Plus, as one cheerleader put it, sometimes all the hassle is worth it for those Sundays: “The gameday experience – that’s what keeps people coming back.” They know they can be easily replaced, and that’s what keeps them in line.

What have the NFL said?

So far the organisation hasn’t commented on Davis’s situation, but in past court cases has insisted cheerleaders are employees of the team rather than the league, thus absolving itself of culpability.

As such, Leslie A. Lanusse, a lawyer representing the Saints, told the Times “The Saints organisation strives to treat all employees fairly, including Ms Davis. It is sufficient to say that Ms Davis was not subjected to discrimination because of her gender.”

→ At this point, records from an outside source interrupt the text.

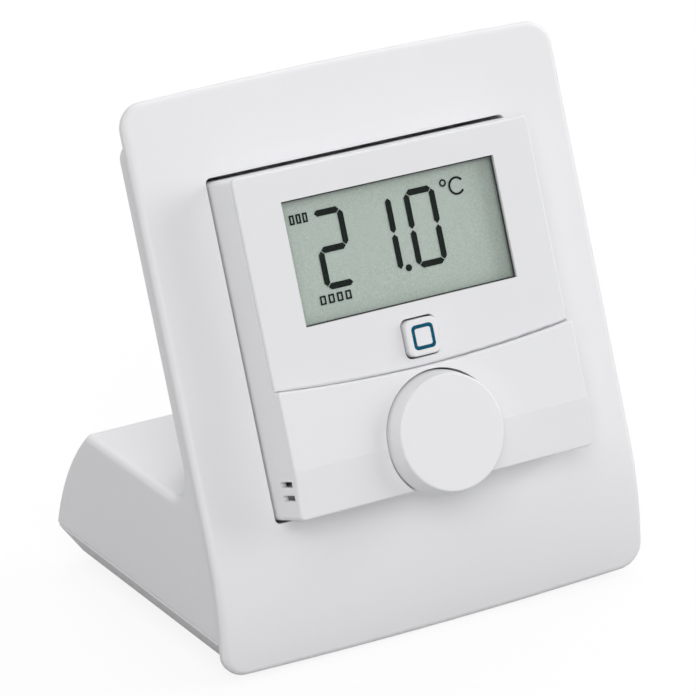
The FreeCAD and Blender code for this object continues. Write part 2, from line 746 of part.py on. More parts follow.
def unit_housing():
    outer = case_outer()
    outer = outer.makeFillet(UNIT_EDGE_R, edges_at(outer, is_case_front_rim))
    posts = [rod(u, v, PCB_TOP_W, SEAT_W - BAND_SKIN, POST_R).common(outer) for u, v in post_spots()]
    case = fused([outer.cut(case_hollow()), knob_well_drum(outer), *posts]).cut(knob_well_cut())
    for slot in vent_cuts():
        case = case.cut(slot)
    bore_top = CASE_SHANK_TOP_W + BORE_SPARE
    for u, v in post_spots():
        case = case.cut(rod(u, v, PCB_TOP_W - CUT, bore_top, CASE_SHANK_R + SCREW_CLEARANCE))
    return on_unit(case.removeSplitter())


def display_panel():
    half = UNIT_HALF_W - PANEL_SIDE_GAP
    cap = box((-half, 0, SEAT_W + PANEL_GAP), (half, PANEL_TOP_V, PANEL_W))
    cap = cap.makeFillet(UNIT_CORNER_R, edges_along(cap, (0, 0, 1), lambda c: c.y > UNIT_H / 2))
    cap = cap.common(arc_cutter(ARC_GAP, SEAT_W, PANEL_W + CUT))
    cap = cap.makeFillet(PANEL_EDGE_R, edges_at(cap, lies_at_z(PANEL_W)))
    inner = UNIT_HALF_W - UNIT_WALL - PANEL_PLUG_GAP
    plug_top = UNIT_H - UNIT_WALL - PANEL_PLUG_GAP
    plug = box((-inner, 0, PANEL_PLUG_W), (inner, plug_top, SEAT_W + PANEL_GAP))
    plug = plug.common(arc_cutter(BAY_WALL, PANEL_PLUG_W, PANEL_W))
    window = box((-WINDOW_HALF_W, WINDOW_LOW_V, 0), (WINDOW_HALF_W, WINDOW_HIGH_V, PANEL_W + CUT))
    hole = button_prism(BUTTON_HOLE_HALF, BUTTON_R, 0, PANEL_W + CUT)
    glass_room = framed_box(FRAME_GAP, 0, GLASS_TOP_W + GASKET_T + STACK_GAP)
    return on_unit(fused([cap, plug.cut(glass_room)]).cut(window).cut(hole))


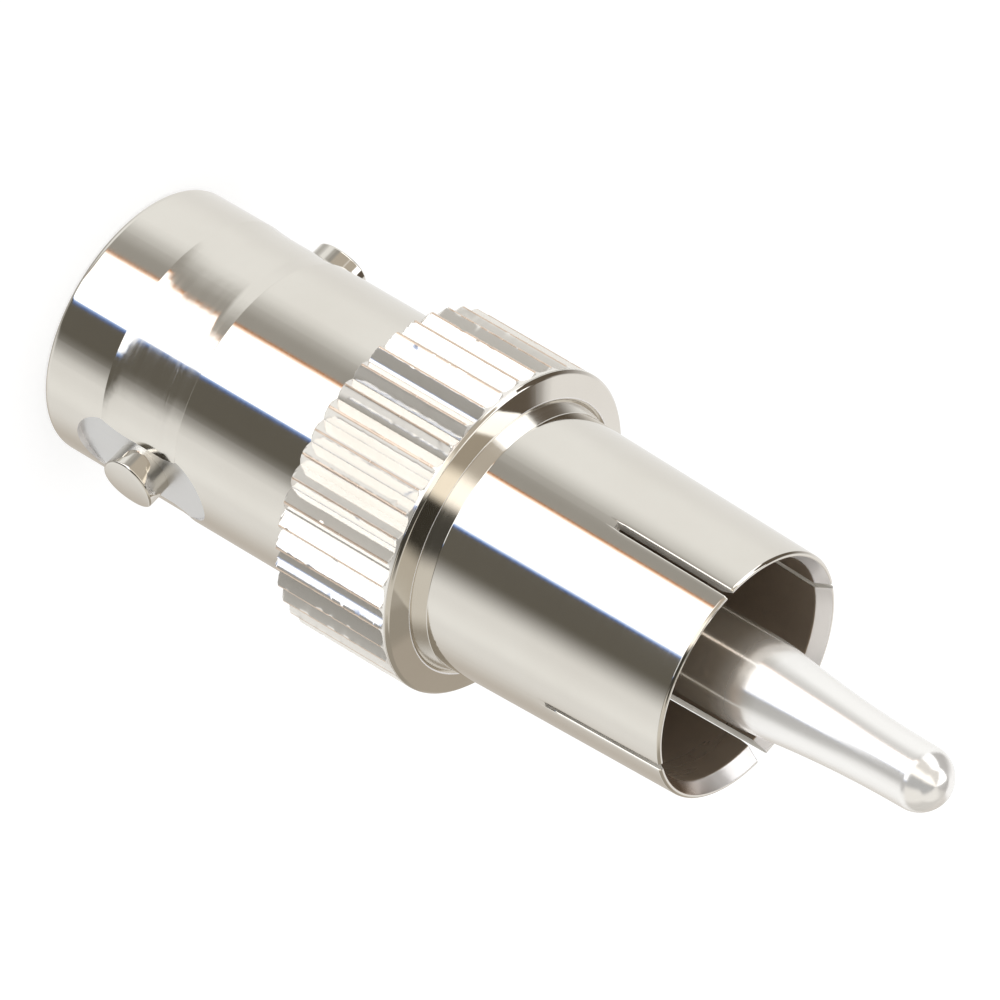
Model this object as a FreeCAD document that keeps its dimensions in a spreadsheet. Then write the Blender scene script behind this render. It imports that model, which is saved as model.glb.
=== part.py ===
# Coax adapter: a bayonet jack at the bottom, a phono plug at the top, one axis through both.
# Millimetres and degrees. The origin is the centre of the jack's mouth rim, +Z runs to the pin's tip
# and the two lugs stand out along +X and -X. Radii end in _r, heights above the mouth in _z.

import FreeCAD, Part
import math
import os
import Sketcher

os.makedirs("parts", exist_ok=True)
doc = FreeCAD.newDocument("coax_adapter")
tiny = 1e-4

# Sizes that can be set
sizes = {
    # jack barrel and mouth
    "barrel_r": 4.80,
    "rim_round": 0.25,
    "barrel_wall": 0.74,
    "mouth_bevel": 0.20,
    "mouth_depth": 5.30,
    "relief_depth": 0.10,
    "relief_length": 3.20,
    # lugs and the milled flats they stand on
    "lug_r": 1.00,
    "lug_z": 4.13,
    "lug_height": 0.70,
    "lug_edge": 0.08,
    "flat_depth": 0.22,
    "flat_cutter_r": 1.50,
    "flat_length": 5.50,
    # collar with its ridges
    "collar_r": 5.85,
    "collar_z": 10.90,
    "collar_length": 4.90,
    "collar_wall": 0.97,
    "collar_face_rise": 0.20,
    "collar_back_bevel": 0.12,
    "collar_front_bevel": 0.10,
    "ridge_depth": 0.40,
    "ridge_angle": 90.0,
    "ridge_count": 42,
    "ridge_back_land": 0.15,
    "ridge_front_land": 0.25,
    "ridge_clear": 0.10,
    "lip_bevel": 0.08,
    # ground sleeve of the plug
    "seat_depth": 3.00,
    "sleeve_step": 0.22,
    "sleeve_step_rise": 0.53,
    "sleeve_taper": 0.24,
    "sleeve_reach": 9.95,
    "sleeve_wall": 0.42,
    "sleeve_rim_edge": 0.07,
    "sleeve_rim_bevel": 0.28,
    "sleeve_rim_bevel_depth": 0.50,
    "slot_width": 0.40,
    "slot_length": 4.70,
    # centre socket of the jack
    "socket_r": 1.05,
    "socket_bore_r": 0.69,
    "socket_lead": 0.12,
    "socket_front_z": 0.45,
    "socket_depth": 5.40,
    "socket_slot": 0.20,
    "socket_slot_length": 3.90,
    "socket_play": 0.20,
    "tail_r": 1.50,
    "tail_step": 0.65,
    # white insulator of the jack
    "nose_r": 2.40,
    "nose_front_z": 0.25,
    "nose_edge": 0.15,
    "shoulder_thickness": 1.70,
    "core_r": 3.60,
    # pin of the plug and its bead
    "bead_length": 4.90,
    "stub_r": 0.70,
    "stub_length": 3.00,
    "shank_r": 1.10,
    "pin_r": 1.60,
    "pin_straight_sink": 0.05,
    "pin_ease": 0.10,
    "pin_ease_length": 1.50,
    "pin_taper": 0.48,
    "pin_reach": 8.22,
    # how far a cutter runs past the metal
    "overrun": 0.50,
}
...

The fact that the NFL are excluding themselves from this narrative and the sexist nature of these imposed rules is made so much worse when you consider that the league already has a serious ‘women problem’. They’ve struggled with a number of domestic violence reports among players: Oakland Raiders’ Gareon Conley has been accused of rape, Cincinnati Bengals’ Joe Mixon was seen in a video punching a woman so hard he breaks her jaw as she falls down unconscious, and Cleveland Browns’ Caleb Brantley also punched a woman unconscious, knocking out one of her teeth in the process. All three players were drafted onto their teams last year and the NFL were aware that these events had occurred, which is a clear indication of how seriously the they take violence against women.

Davis’s allegations and the rulebook revelations don’t look good for the NFL in light of such problems within the league. Their treatment of women has been alienating to say the least – this is, after all, the organisation that knew of the domestic abuse Janay Palmer was facing at the hands of her abusive fiancée Ray Rice, but actively chose not to pursue additional information. The female cheerleaders of the NFL are fighting for their rights in an age where women are feeling confident enough to do so. But despite small victories along the way, until the league employs a more progressive stance on the women of the NFL, these cheerleaders are no doubt chasing an impossible dream.